## What you are asked to do
Extract all of the data and reproduce it precisely.

## Source data
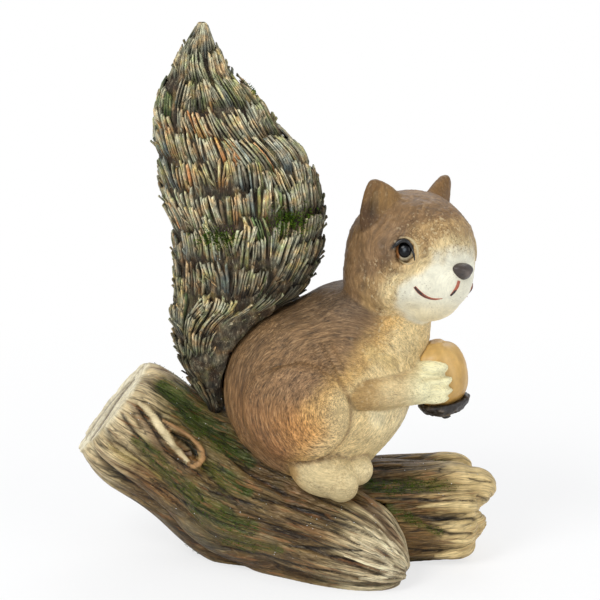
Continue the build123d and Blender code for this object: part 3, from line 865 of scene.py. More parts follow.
def paint_squirrel(skin, kinds, open_sky, white, rows, crease, seam, hollow, grooves):
    """The coat: dark back, rusty haunch, cream front and pale face, with a wash in the creases."""
    b, h = to_body(skin.places), to_head(skin.places)
    x, y, z = b.T
    wide = np.abs(y)
    drift = 3.0 * rough(b * 0.11, 3, 21) + 1.2 * rough(b * 0.45, 2, 31)
    front = x - np.interp(z, FRONT_LEVELS, FRONT) + drift
    spine = step(38, 52, np.hypot((x + 2) * 0.9, z - 38) + drift * 0.5) * step(4, -14, front)
    paint = coats(
        BROWN,
        ((0.56, 0.35, 0.12), step(-9, 3, front)),
        ((0.67, 0.51, 0.25), step(1, 11, front)),
        ((0.8, 0.65, 0.36), step(20, 34, x) * step(56, 44, z)),
        (DARK, spine * 0.8),
        ((0.26, 0.112, 0.036), 0.6 * blob((x, -24, 14), (z, 40, 16))),
        ((0.52, 0.23, 0.06), 0.8 * blob((x, -3, 12), (z, 38, 11)) * step(12, 22, wide)),
        ((0.27, 0.115, 0.036), 0.7 * blob((x, -12, 9), (z, 28, 8))),
        ((0.27, 0.15, 0.068), 0.75 * blob((x, -4, 13), (z, 58, 8)) * step(14, 22, wide)),
    )

    # Face: brown crown and cheeks behind, ochre brow, white muzzle, and brushed lines round the eyes
    ahead, left, up = h.T
    side = np.abs(left)
    bent = ahead + 1.4 * rough(h * 0.22, 3, 41)
    throat = step(-12, -22, up) * step(-2, 10, ahead + drift) * step(12, 4, ahead)
    seen = on_photo(near_twin(skin.places))
    drawn = step(2, 6, ahead)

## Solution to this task
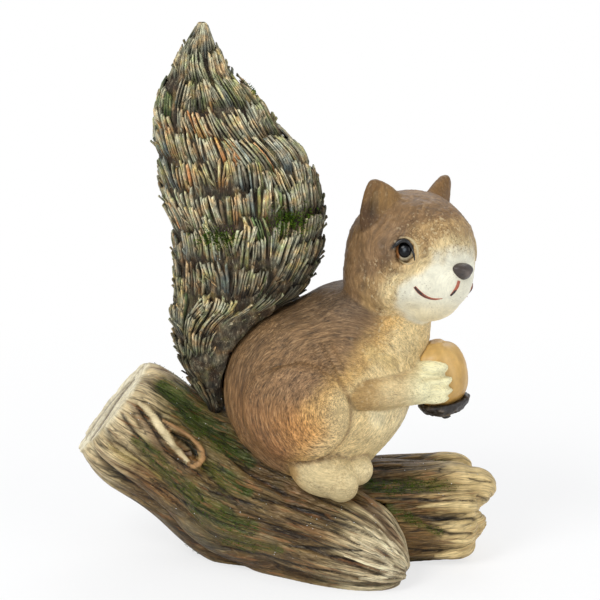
Continue the build123d and Blender code for this object: part 3, from line 865 of scene.py. More parts follow.
def paint_squirrel(skin, kinds, open_sky, white, rows, crease, seam, hollow, grooves):
    """The coat: dark back, rusty haunch, cream front and pale face, with a wash in the creases."""
    b, h = to_body(skin.places), to_head(skin.places)
    x, y, z = b.T
    wide = np.abs(y)
    drift = 3.0 * rough(b * 0.11, 3, 21) + 1.2 * rough(b * 0.45, 2, 31)
    front = x - np.interp(z, FRONT_LEVELS, FRONT) + drift
    spine = step(38, 52, np.hypot((x + 2) * 0.9, z - 38) + drift * 0.5) * step(4, -14, front)
    paint = coats(
        BROWN,
        ((0.56, 0.35, 0.12), step(-9, 3, front)),
        ((0.67, 0.51, 0.25), step(1, 11, front)),
        ((0.8, 0.65, 0.36), step(20, 34, x) * step(56, 44, z)),
        (DARK, spine * 0.8),
        ((0.26, 0.112, 0.036), 0.6 * blob((x, -24, 14), (z, 40, 16))),
        ((0.52, 0.23, 0.06), 0.8 * blob((x, -3, 12), (z, 38, 11)) * step(12, 22, wide)),
        ((0.27, 0.115, 0.036), 0.7 * blob((x, -12, 9), (z, 28, 8))),
        ((0.27, 0.15, 0.068), 0.75 * blob((x, -4, 13), (z, 58, 8)) * step(14, 22, wide)),
    )

    # Face: brown crown and cheeks behind, ochre brow, white muzzle, and brushed lines round the eyes
    ahead, left, up = h.T
    side = np.abs(left)
    bent = ahead + 1.4 * rough(h * 0.22, 3, 41)
    throat = step(-12, -22, up) * step(-2, 10, ahead + drift) * step(12, 4, ahead)
    seen = on_photo(near_twin(skin.places))
    drawn = step(2, 6, ahead)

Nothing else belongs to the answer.